Along the way we found one nice bridge, and the campgrounds at Lake Eleven are reasonably nice.  The whole section was picturesque and dry, and if it weren’t for the severe up and down crossings, this would have been one of our nicest hikes of the day.  
We also discovered that despite all the miles and miles of empty trail, there’s always the chance of meeting someone.  To date, we had met perhaps 20 trail hikers, but had only actually crossed paths with those going in the opposite direction twice.  Make that three times.  Of all the times to have a person come jogging by on the trail going the other way, this ruddy-cheeked bearded fellow came lumbering along just about the time that Theresa was taking a bare-cheeked rest on a rock to take care of necessities.  He was literally jogging by.  I had no time to distract him, and there was no time for Theresa to do anything other than smile.  He laughed and kept jogging, saying something like, ‘no problem – I’ve done it, too’.  He even kept his eyes averted.  Champion fellow – quite the chivalrous gent.  Theresa was somewhat embarrassed (there’s a pun in there somewhere) but she got over it quickly enough.  I mean – it was only a number 1, not a number two.  How embarrassing can that be? 

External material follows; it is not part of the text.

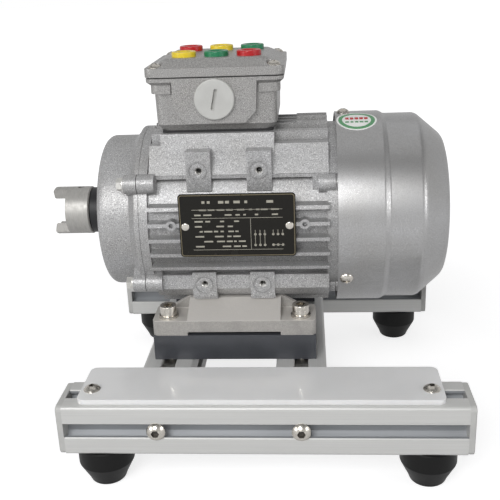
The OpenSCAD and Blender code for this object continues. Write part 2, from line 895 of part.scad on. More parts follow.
module stator_housing() {
  color("silver") at_motor() difference() {
    housing_outside();
    rod_x(-housing_front - over, housing_rear + over, stator_r + fit / 2);
    for (side = [0, 1], place = [-1, 1]) mirror([0, side, 0])
      translate([place * boss_along / 2, 0, 0]) {
        boss_hole(boss_apart / 2);
        boss_hole(-boss_apart / 2);
      }
    for (side = [-1, 1], place = [-1, 1])
      translate([place * boss_along / 2, side * boss_apart / 2, -boss_face - over])
        cylinder(h = boss_hole_l + over, r = boss_hole_r);
    translate([-box_left, 0, 0]) cylinder(h = pad_top + over, r = cable_hole_r);
    at_lugs()
      rod_x(-housing_front - over, -housing_front + end_screw_l - lug_on_shield_l + over,
        end_screw_r + fit);
    at_fan_lugs()
      rod_x(fan_head_x - fan_screw_l - over, housing_rear + over, end_screw_r + fit);
    for (side = [-1, 1]) {
      translate([plate_x + side * (plate_l / 2 - rivet_in), -fin_tip_r - over, fin_first])
        rotate([-90, 0, 0]) cylinder(h = ear_depth + over, r = rivet_r + fit);
      translate([plate_x + side * (plate_l / 2 + ear_out), -fin_tip_r - over, fin_first])
        rotate([-90, 0, 0]) cylinder(h = ear_depth / 2 + over, r = rivet_r);
    }
    for (side = [-1, 1], row = [-1, 1])
      translate([side * box_screw_x - box_left, row * box_screw_y, pad_top - box_screw_grip - over])
        cylinder(h = box_screw_grip + over + over, r = m4_r + fit);
  }
}
end_hole_end = 2;
end_screw_l = lug_on_shield_l + lug_on_housing_l - end_hole_end;
box_screw_x = 25;
box_screw_y = 22;
box_screw_grip = 8;

module nameplate() {
  color("black") at_motor() difference() {
    translate([plate_x, -plate_back, plate_z]) rotate([90, 0, 0])
      round_block(plate_l, plate_h, plate_t, plate_corner_r);
    for (side = [-1, 1])
      translate([plate_x + side * (plate_l / 2 - rivet_in), -plate_back + over, fin_first])
        rotate([90, 0, 0]) cylinder(h = plate_t + over + over, r = rivet_r + fit);
  }
}

module nameplate_rivets() {
  color("silver") at_motor()
    for (side = [-1, 1])
      translate([plate_x + side * (plate_l / 2 - rivet_in), -plate_back - plate_t, fin_first])
        rotate([90, 0, 0]) {
          translate([0, 0, -ear_depth]) cylinder(h = ear_depth, r = rivet_r);
          cylinder(h = rivet_head_h, r1 = rivet_head_r, r2 = rivet_r);
        }
}

// Sizes of the drive-end shield
cap_gap = 2;
drive_bearing_x = shoulder_x + shield_wall + cap_gap;
spigot_r = stator_r - fit;
bearing_hub_r = bearing_r + shield_wall;
shaft_clear = 0.6;
shaft_hole_r = journal_r + shaft_clear;
edge_steps = 6;
bearing_lip = 3;
lip_in_r = bearing_r - bearing_lip;
rim_edge = 1;

module drive_end_shield() {
  rim_x = -housing_front - rim_l;
  color("silver") at_motor() difference() {
    union() {
      turned_x(concat(
        [[shaft_hole_r, shoulder_x]],
        [for (k = [0:edge_steps]) let (a = 90 * k / edge_steps)
          [shield_r - shield_edge_r + shield_edge_r * sin(a),
            shoulder_x + shield_edge_r * (1 - cos(a))]],
        [
          [shield_r, rim_x - rim_l / 2], [end_ring_r - rim_edge, rim_x + rim_l / 4],
          [end_ring_r, rim_x + rim_l / 2], [end_ring_r, -housing_front],
          [spigot_r, -housing_front], [spigot_r, -housing_front + spigot_l],
          [spigot_r - shield_wall, -housing_front + spigot_l],
          [shield_r - shield_wall - rim_edge, drive_bearing_x],
          [bearing_hub_r, drive_bearing_x],
          [bearing_hub_r, drive_bearing_x + bearing_w],
          [bearing_r + fit / 2, drive_bearing_x + bearing_w],
          [bearing_r + fit / 2, drive_bearing_x], [lip_in_r, drive_bearing_x],
          [lip_in_r, shoulder_x + shield_wall], [shaft_hole_r, shoulder_x + shield_wall]
        ]
      ));
      at_lugs()
        lug_solid(-housing_front - lug_on_shield_l, -housing_front - lug_joint,
          lug_circle_r - shield_r + shield_wall / 2);
    }
    at_lugs()
      rod_x(-housing_front - lug_on_shield_l - over, -housing_front + over, end_screw_r + fit + fit);
  }
}

// Sizes of the fan-end shield, which sits inside the fan cover
fan_bearing_out = 4;
fan_bearing_x = housing_rear + fan_bearing_out;
washer_t = 0.8;
fan_shield_r = end_ring_r;
fan_rim_l = 5;
fan_lug_x = housing_rear + fan_rim_l + lug_joint;
fan_head_x = fan_lug_x - spot_depth;
fan_screw_l = fan_rim_l + lug_on_housing_l - end_hole_end;
cover_in_r = cover_r - cover_t;
cover_lug_w = 12;
cover_lug_l = 9;
cover_screw_in = 5;
cover_screw_x = cover_x + cover_screw_in;
cover_screw_grip = 6;
COVER_LUG_ANGLES = [0, 120, 240];

// Places its children at the cover's screws, with +Z outwards
module at_cover_screws() {
  for (a = COVER_LUG_ANGLES) rotate([a, 0, 0]) translate([cover_screw_x, 0, 0]) children();
}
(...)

We reached the end of the trail at 4:07 pm, about 7 minutes later than I had hoped.  The temperature was back to 70 degrees.  We drank deeply of the Gatorade, and drove back to pick up the van and head home.  We had covered 8 miles of trail, with an extra 0.4 miles along CTH M.  That was enough.  Running total: 168.9 miles of trail covered; 9.5 miles ‘extra’ hiking/biking.  End of Day 18.